Don’t you see a kernel exception some time earlier? If you do, you can run with julia -g2 to see more details. If you don’t, try running with --check-bounds=yes.

I get lots of error messages like this:

error in running finalizer: CUDAdrv.CuError(code=CUDAdrv.cudaError_enum(0x000002bc), meta=nothing)

I have tried running julia -g2 --check-bounds=yes but got the same error.

This must be somehow related to it running out of memory, because when I reduce the minibatch size it goes away.
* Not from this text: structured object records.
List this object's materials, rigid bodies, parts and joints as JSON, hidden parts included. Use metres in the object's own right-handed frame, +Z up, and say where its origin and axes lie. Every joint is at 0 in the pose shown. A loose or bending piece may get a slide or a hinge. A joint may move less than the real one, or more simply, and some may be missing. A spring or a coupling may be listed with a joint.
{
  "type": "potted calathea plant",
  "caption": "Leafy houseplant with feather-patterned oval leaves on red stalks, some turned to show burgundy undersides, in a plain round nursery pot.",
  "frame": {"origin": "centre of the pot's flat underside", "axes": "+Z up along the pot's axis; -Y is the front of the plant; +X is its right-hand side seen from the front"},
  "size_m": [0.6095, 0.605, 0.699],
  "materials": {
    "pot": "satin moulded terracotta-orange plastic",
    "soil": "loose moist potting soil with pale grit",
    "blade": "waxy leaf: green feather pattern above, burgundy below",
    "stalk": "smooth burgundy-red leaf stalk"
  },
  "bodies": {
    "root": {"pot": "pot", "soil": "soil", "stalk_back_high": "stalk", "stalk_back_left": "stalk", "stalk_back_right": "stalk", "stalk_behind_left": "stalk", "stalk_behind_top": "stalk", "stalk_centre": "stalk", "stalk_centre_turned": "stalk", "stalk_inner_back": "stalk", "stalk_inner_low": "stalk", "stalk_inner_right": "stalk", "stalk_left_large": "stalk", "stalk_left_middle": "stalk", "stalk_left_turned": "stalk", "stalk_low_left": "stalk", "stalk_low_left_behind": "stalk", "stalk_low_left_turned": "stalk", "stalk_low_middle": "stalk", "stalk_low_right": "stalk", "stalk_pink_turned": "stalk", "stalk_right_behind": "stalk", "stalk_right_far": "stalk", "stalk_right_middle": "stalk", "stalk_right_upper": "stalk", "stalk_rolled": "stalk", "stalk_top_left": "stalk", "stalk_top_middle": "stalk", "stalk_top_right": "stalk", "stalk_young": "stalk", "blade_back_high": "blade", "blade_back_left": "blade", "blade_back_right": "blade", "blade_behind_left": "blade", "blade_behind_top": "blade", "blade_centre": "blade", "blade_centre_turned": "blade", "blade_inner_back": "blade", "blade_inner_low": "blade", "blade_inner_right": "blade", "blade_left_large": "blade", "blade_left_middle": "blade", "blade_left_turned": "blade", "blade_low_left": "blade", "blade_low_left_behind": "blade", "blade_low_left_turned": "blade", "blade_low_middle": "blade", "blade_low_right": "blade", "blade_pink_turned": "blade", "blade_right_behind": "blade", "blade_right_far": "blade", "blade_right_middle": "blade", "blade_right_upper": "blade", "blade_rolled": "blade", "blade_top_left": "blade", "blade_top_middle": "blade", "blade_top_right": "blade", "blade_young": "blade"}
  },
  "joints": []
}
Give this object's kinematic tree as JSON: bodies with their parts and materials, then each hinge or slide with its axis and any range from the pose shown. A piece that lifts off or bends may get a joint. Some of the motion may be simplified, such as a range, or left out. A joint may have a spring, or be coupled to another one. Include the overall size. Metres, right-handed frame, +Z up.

CUDA errors persist, so the ones you are seeing in the finalizer are the same you caught earlier one time (as reported in your first post), i.e., CUDA_ERROR_ILLEGAL_ADDRESS.

Are you switching devices, perhaps?

I am not switching devices, although the server where I run this and get the error has multiple GPUs.

When I run this on a less powerful machine with a single GPU and less memory, I get a nice “Out of GPU memory” error.